Dans ce cas, on ne donne plus d’exemple, on met en place un score et le robot apprend par lui-même en expérimentant de manière autonome. Le score correspond à la vitesse du robot : plus elle est forte, plus il reçoit de récompenses. Si le robot s’arrête, il reçoit une punition. Au fil du temps, le robot progresse. De la même manière, on peut lui apprendre à taper dans un ballon de baudruche. Pour ce faire, on programme une récompense qui l’encourage à chercher à avoir la couleur du ballon dans son champ de vision.

On peut également prendre le contrôle du robot pour accélérer son apprentissage ou encore faire une activité où on fait prendre des décisions au robot une par une ce qui permet de voir l’impact des décisions prises sur les connexions au niveau du réseau de neurones.

Autres applications

Nous avons aussi développé d’autres activités. On peut par exemple se passer de la caméra pour utiliser de l’ultrason. Cela permet d’évoluer dans un environnement plus simple et de pouvoir interagir avec un réseau de neurones beaucoup plus petit pour commencer. Le but de ces activités est de comprendre les réseaux de neurones et les connexions qui les lient.

Prenons l’exemple d’un réseau de neurones avec 2 neurones en entrée : si le robot est bloqué le premier neurone s’allume, s’il ne l’est pas c’est l’autre qui s’allume. Par l’expérimentation manuelle, les enfants vont se rendre compte que pour que le robot ne reste pas bloqué, alors le neurone associé à “est bloqué” doit avoir une connexion forte avec l’action “se retourner” et que le neurone associé à “n’est pas bloqué” doit avoir une forte connexion avec l’action “aller tout droit”. Nous passons ensuite avec les enfants à la visualisation de l’apprentissage automatique : nous voyons comment, pour minimiser l’erreur, le programme d’apprentissage modifie les connexions jusqu’à retrouver celles qu’on avait trouvées dans l’activité précédente manuelle. Quand on met ensuite des couches intermédiaires, c’est le même principe : le programme d’apprentissage renforce ou diminue des chemins complets.

On parle aussi d’autres algorithmes. Par exemple, on aborde l’algorithme des k plus proches voisins (au programme du lycée). Dans ce cas, on cherche à trouver les k images les plus proches de celle pour laquelle on doit prendre une nouvelle décision (k est un nombre entier). Cela consiste à prendre une décision sur une image, en la comparant avec des images de la base de données et en sélectionnant les k images les plus proches.

Comment accompagnez-vous vos clients après une vente ?
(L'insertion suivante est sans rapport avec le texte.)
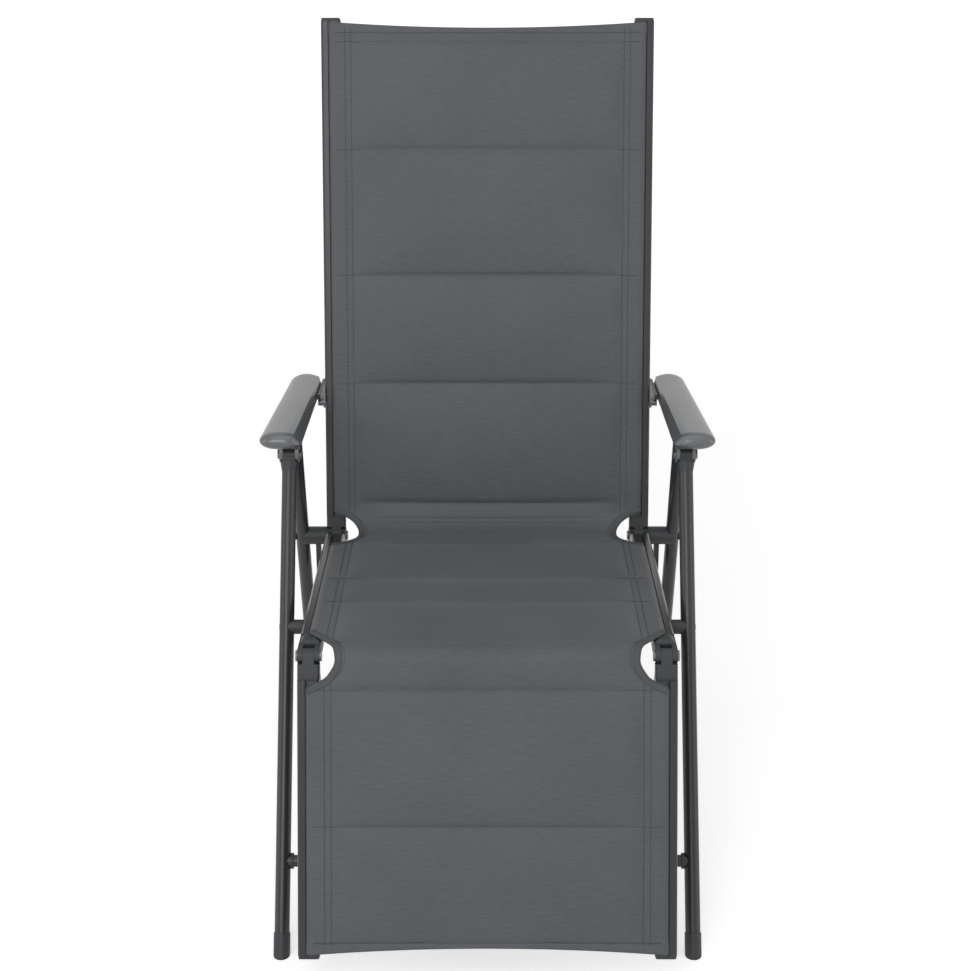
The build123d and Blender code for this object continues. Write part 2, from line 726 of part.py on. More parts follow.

L’accompagnement est très important. Surtout que les professeurs qui achètent la solution découvrent eux-mêmes ce qu’est l’IA, et peuvent pour cela avoir des difficultés à utiliser le logiciel. Nous avons donc mis en place une séance d’1h30 de visioconférence après achat d’un robot pour pouvoir lancer les utilisateurs. Cela nous permet aussi d’avoir plus de feedback de la part des enseignants, donc de mieux développer notre solution. Nous réfléchissons également à créer une sorte d’académie de partage et d’échange autour de notre solution. Nous proposons aussi une hotline gratuite pour les clients.

Aujourd’hui, notre business model tourne majoritairement autour du robot. A terme, nous souhaitons nous tourner vers notre logiciel et les services associés en mettant en valeur le logiciel sous la forme d’un abonnement lié aux mises à jour de ce dernier. Une autre diversification que nous visons est de vendre le logiciel seul car il va pouvoir analyser des jeux de données, ou parce qu’on pourrait piloter d’autres robots (Thymio par exemple). 

Quels conseils donneriez-vous à quelqu’un qui voudrait se lancer dans l’entrepreneuriat ?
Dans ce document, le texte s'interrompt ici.